En septembre, la Présidente de la Commission européenne Ursula von der Leyen a divulgué ses plans de réduction des émissions de gaz à effet de serre de l'UE de 55 % d'ici 2030. La France avait adopté auparavant un plan de relance de 100 milliards d'euros (117,6 milliards de dollars), dont 30 milliards d'euros alloués à la transition verte.

Les mentalités sont en train d'évoluer. Le monde est à la recherche de façons de se réorienter vers un commerce responsable – plus propre, plus juste et plus résistant aux chocs. Mais ces nouveaux programmes doivent impérativement tenir compte des micro-entreprises et des PME – dont un grand nombre sont gérées par des femmes – qui participent aux chaînes de valeur mondiales et stimulent les économies locales.

Par exemple, le mécanisme d'ajustement carbone aux frontières proposé par l'UE – mis en avant par von der Leyen dans son discours sur l'état de l'Union – va être préoccupant pour les pays en développement. Le Boston Consulting Groupestime qu'un régime de ce type pourrait signifier que « les sociétés non européennes qui jusqu'ici ne subissaient qu'une très faible pression réglementaire dans le traçage, le signalement et le contrôle de leurs émissions vont devoir mettre en place ces capacités rapidement en vue de rattraper leur retard et de rester compétitives en Europe. »

En conséquence, une usine de papeterie européenne, par exemple, à même de se conformer au mécanisme d'ajustement carbone aux frontières va avoir un avantage compétitif par rapport à une société asiatique ou africaine du même secteur d'activité qui exporte actuellement vers l'Europe. La communauté internationale doit adopter une conception plus large de la manière de construire un monde plus propre et plus égalitaire, tout en collaborant avec des partenaires des secteurs public et privé pour réaliser ces objectifs communs.

Sur le plan des chaînes de valeur, les PME incitent elles-mêmes les industries à relever les défis de la conformité sociale et environnementale, ainsi qu'à réduire la « fatigue d'audit. » Des initiatives comme celle du Social and Labor Convergence Program, consacrées au secteur de l'habillement et de la chaussure, peuvent être financées par des capitaux modestes et accueillies par une organisation neutre à but non lucratif. Elles permettront de fournir des analyses sociales efficaces, modulables et durables dans tous les secteurs et toutes les chaînes de valeur, ainsi que des données crédibles et comparables. Ce modèle libère des ressources au sein des entreprises en vue d'améliorer les conditions de travail et les processus − ce qui pourrait s'adapter en grande partie à des régimes de conformité post-COVID dans les pays en développement.

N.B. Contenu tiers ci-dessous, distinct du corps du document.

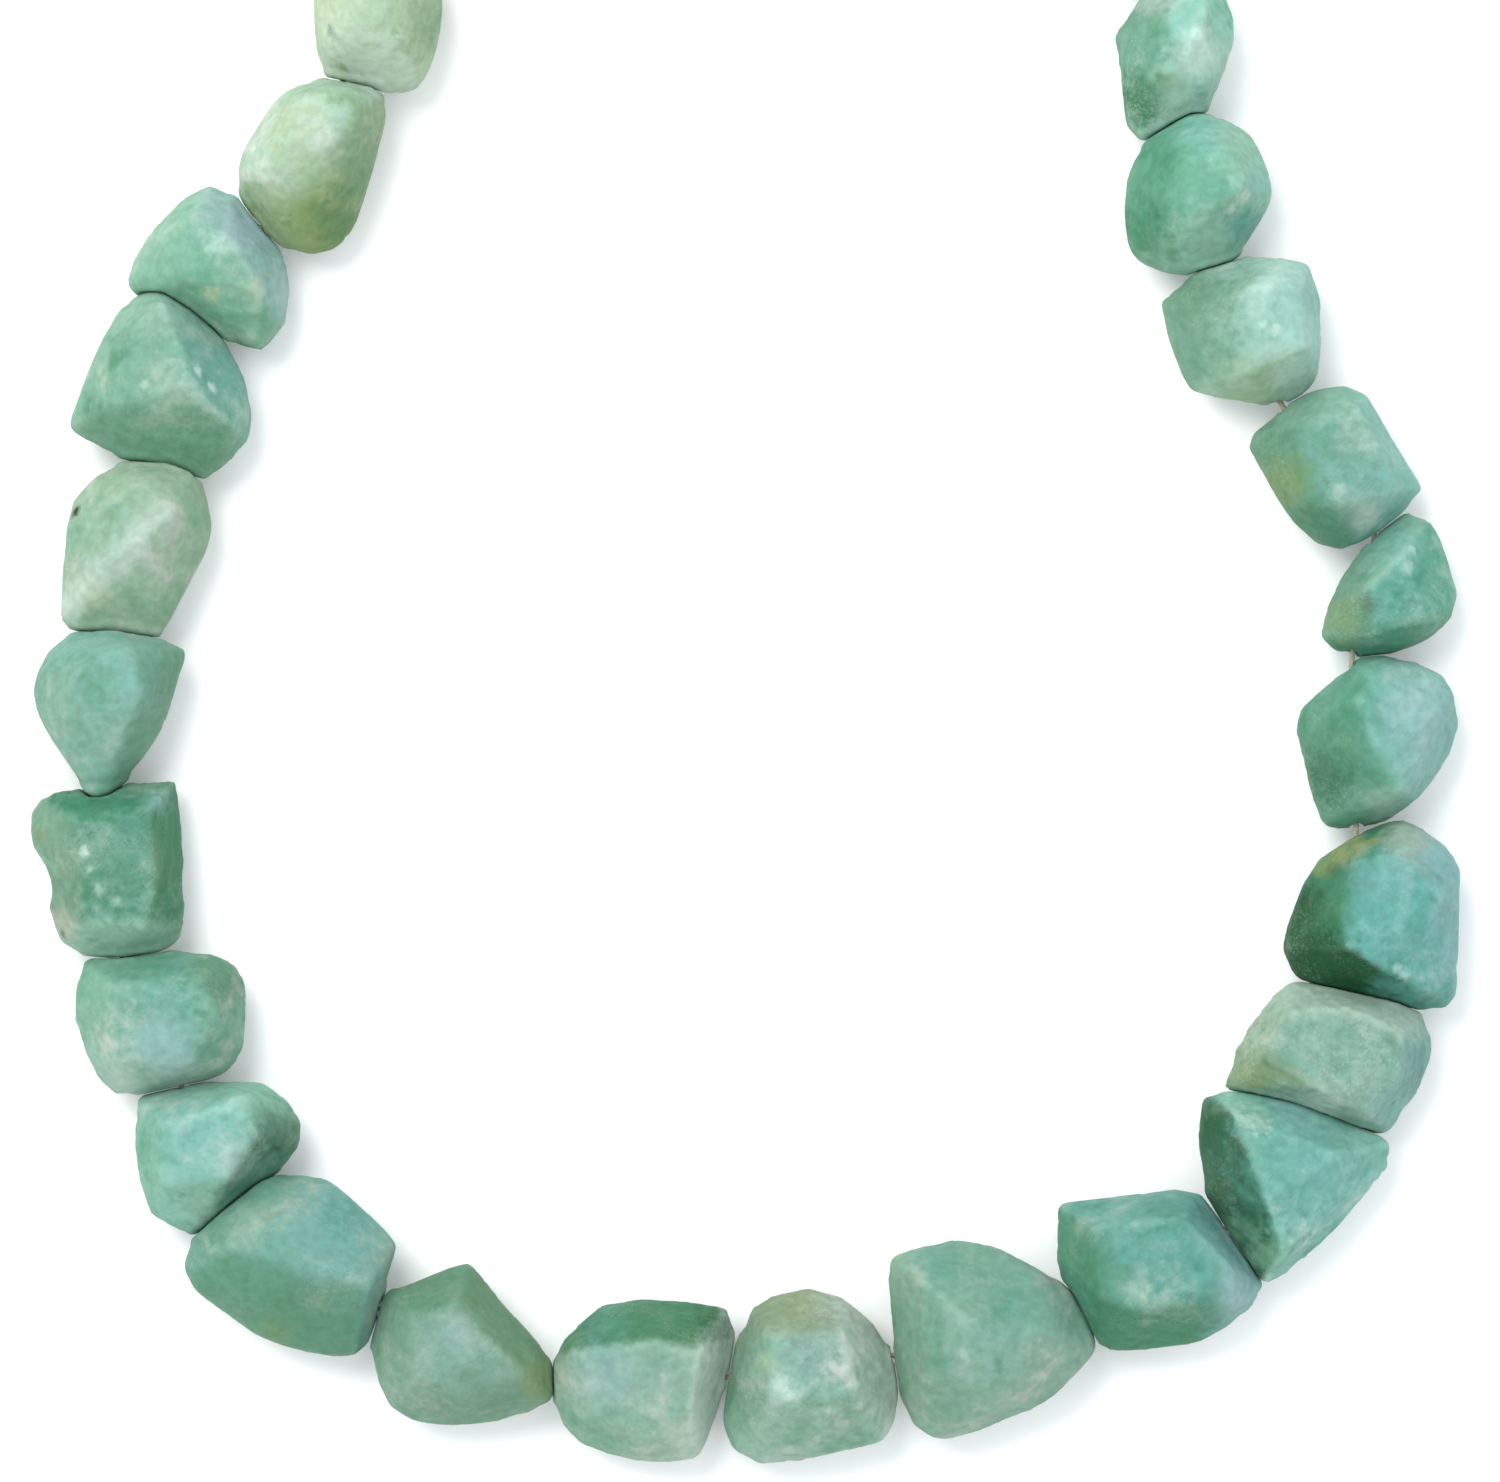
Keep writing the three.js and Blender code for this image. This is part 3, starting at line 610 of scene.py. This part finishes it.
                 (1408, 992, 1.5, "teal", 0.8), (1440, 1000, 2.2, "teal", 0.9),
                 (1372, 876, 2.6, "blue", 0.4), (1412, 940, 2.4, "teal", 0.5),
                 (1332, 872, 1.0, "bottle", 0.5), (1381, 984, 1.5, "teal", 0.6)],
    ),
    stone_19=dict(
        slot="sea_green_amazonite", deep="#41826a", body="#619988", pale="#8baea4", seed=19.7,
        milk=0.45, turn=(0, 0, 125), sugar=0.3, rugged=0.55,
        sides=[(190, "deep", 0.5), (10, "lilac", 0.3), (-110, "green", 0.4)],
        patches=[(1410, 720, 3.6, "lilac", 0.35), (1325, 745, 2.8, "green", 0.45),
                 (1345, 800, 3.0, "green", 0.3), (1322, 778, 2.4, "bottle", 0.5),
                 (1381, 804, 1.6, "milk", 0.35)],
    ),
    stone_20=dict(
        slot="teal_amazonite", deep="#367460", body="#4d8b78", pale="#7ca194", seed=20.3,
        milk=0.5, turn=(0, 0, 150), sugar=0.3, rugged=0.5,
        sides=[(-80, "deep", 0.35), (121, "mint", 0.6), (190, "deep", 0.5)],
        patches=[(1362, 608, 0.8, "brown", 0.5), (1342, 620, 2.0, "olive", 0.5),
                 (1390, 545, 2.6, "aqua", 0.45),
                 (1405, 640, 2.8, "deep", 0.3), (1412, 547, 0.45, "frost", 0.29),
                 (1408, 568, 0.55, "frost", 0.25)],
    ),
    stone_21=dict(
        slot="sea_green_amazonite", deep="#558874", body="#689688", pale="#93a69e", seed=21.6,
        milk=0.35, turn=(0, 0, 80), sugar=0.25, rugged=0.45, softness=9,
        sides=[(180, "green", 0.7), (-90, "deep", 0.4), (80, "mint", 0.4), (0, "aqua", 0.6)],
        patches=[(1340, 450, 3.0, "green", 0.35), (1268, 450, 2.2, "green", 0.6),
                 (1284, 484, 2.2, "olive", 0.6), (1361, 517, 1.6, "milk", 0.7),
                 (1320, 530, 2.8, "deep", 0.5), (1330, 495, 0.7, "milk", 0.5)],
    ),
    stone_22=dict(
        slot="pale_amazonite", deep="#78a594", body="#95b8ab", pale="#afc3bd", seed=22.5,
        milk=0.4, turn=(0, 0, 55), sugar=0.25, rugged=0.45, softness=8,
        sides=[(0, "blue", 0.4), (-80, "olive", 0.2), (170, "green", 0.8)],
        # The frost flecks at 1273, 336 and 1262, 329 are a painted highlight.
        patches=[(1235, 325, 3.2, "seaGreen", 0.25), (1305, 290, 2.6, "teal", 0.3),
                 (1185, 300, 2.2, "green", 0.35), (1250, 392, 3.4, "olive", 0.45),
                 (1273, 336, 0.45, "frost", 0.34), (1262, 329, 0.35, "frost", 0.29)],
    ),
    stone_23=dict(
        slot="teal_amazonite", deep="#498d74", body="#69a78f", pale="#94bdab", seed=23.8,
        milk=0.25, turn=(0, 0, 110), sugar=0.12, rugged=0.3, softness=70,
        sides=[(180, "deep", 0.5), (24, "mint", 0.5), (-80, "mint", 0.8)],
        # The milk patches at 1243, 203 and 1231, 214 are a short painted highlight along a ridge.
        patches=[(1200, 190, 4.2, "green", 0.4), (1245, 232, 2.0, "teal", 0.8),
                 (1235, 150, 2.4, "mint", 0.35), (1146, 240, 3.0, "deep", 0.55),
                 (1213, 242, 1.6, "mint", 0.5),
                 (1205, 135, 2.2, "blue", 0.4), (1258, 185, 1.8, "blue", 0.4),
                 (1243, 203, 0.8, "milk", 0.7), (1231, 214, 0.6, "milk", 0.6)],
    ),
    stone_24=dict(
        slot="pale_amazonite", deep="#64a088", body="#8cbcac", pale="#d4e0de", seed=24.1,
        milk=0.55, turn=(0, 0, 70), sugar=0.5, rugged=0.7, softness=8,
        sides=[(185, "deep", 0.6), (-30, "teal", 0.3), (-68, "mint", 0.7)],
        patches=[(1166, 80, 2.0, "mint", 0.4), (1164, 86, 1.4, "olive", 0.35),
                 (1187, 60, 2.2, "milk", 0.6), (1200, 14, 2.2, "seaGreen", 0.3),
                 (1198, 40, 0.6, "frost", 0.29), (1203, 97, 1.5, "teal", 0.4),
                 (1136, 104, 2.4, "deep", 0.9), (1168, 55, 0.9, "deep", 0.35),
                 (1178, 104, 1.6, "mint", 0.9), (1160, -6, 2.0, "milk", 0.8)],
    ),
    stone_25=dict(
        slot="sea_green_amazonite", deep="#2c7257", body="#60967f", pale="#94b2a3", seed=25.7,
        milk=0.35, turn=(0, 0, 20), sugar=0.2, rugged=0.45,
        sides=[(-20, "blue", 0.35), (160, "green", 0.4)],
        patches=[(1150, -120, 2.6, "blue", 0.4), (1100, -60, 2.4, "green", 0.4)],
    ),
    stone_26=dict(
        slot="teal_amazonite", deep="#2f705b", body="#4c8c7e", pale="#7ea79d", seed=26.2,
        milk=0.35, turn=(0, 0, 130), sugar=0.25, rugged=0.5,
        sides=[(45, "deep", 0.5)],
        patches=[(1000, -220, 2.8, "deep", 0.35), (1060, -180, 1.4, "milk", 0.4)],
    ),
    stone_27=dict(
        slot="milky_amazonite", deep="#4f836d", body="#799f8d", pale="#aab8b3", seed=27.9,
        milk=0.5, turn=(0, 0, 10), sugar=0.35, rugged=0.55,
        sides=[(-90, "green", 0.4), (120, "lilac", 0.3)],
        patches=[(880, -220, 2.6, "lilac", 0.4), (910, -190, 0.9, "cream", 0.5)],
    ),
    stone_28=dict(
        slot="teal_amazonite", deep="#326f55", body="#4d8669", pale="#7ea18a", seed=28.4,
        milk=0.4, turn=(0, 0, 90), sugar=0.22, rugged=0.5,
        sides=[(90, "deep", 0.5)],
        patches=[(700, -200, 2.8, "green", 0.4), (660, -260, 1.8, "khaki", 0.35)],
    ),
    stone_29=dict(
        slot="milky_amazonite", deep="#46806b", body="#6e9c8a", pale="#a2b7af", seed=29.1,
        milk=0.5, turn=(0, 0, 40), sugar=0.3, rugged=0.5,
        sides=[(180, "green", 0.4)],
        patches=[(560, -180, 2.4, "mint", 0.4), (530, -230, 2.2, "teal", 0.35)],
    ),
    stone_30=dict(
        slot="pale_amazonite", deep="#6f8e6b", body="#8faa8a", pale="#b4bba6", seed=30.6,
        milk=0.35, turn=(0, 0, 75), sugar=0.2, rugged=0.4,
        sides=[(150, "olive", 0.25)],
        patches=[(450, -120, 2.6, "cream", 0.3), (420, -90, 2.2, "olive", 0.3)],
    ),
)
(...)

Quant à l'égalité des sexes, un nombre croissant de société comme UPS, MasterCard, Visa, Procter & Gamble et eBay soutiennent l'esprit d'entreprise des femmes par leur programmes de diversité des chaînes d'approvisionnement, leur mentorat, leurs programmes de renforcement des capacités et leurs services dédiés. Ces initiatives ont été adaptées grâce à la mobilisation de l'expertise et des réseaux d'institutions internationales et d'institutions locales, en exploitant des ressources qui font souvent défaut aux pouvoirs publics et qui peuvent être utilisées de façon flexible pour répondre aux besoins du marché.

Il est de plus en plus difficile de faire la sourde oreille face aux nombreuses inégalités que nous révèle la COVID-19. Nous avons une occasion rêvée de reconstruire avec audace en mettant l'égalité entre les sexes, la responsabilité sociale et la protection de l'environnement au cœur de nos projets. En préparant une bonne stratégie pour aborder ces problèmes, l'avenir que nous semons pourrait s'avérer plus fructueux que notre passé.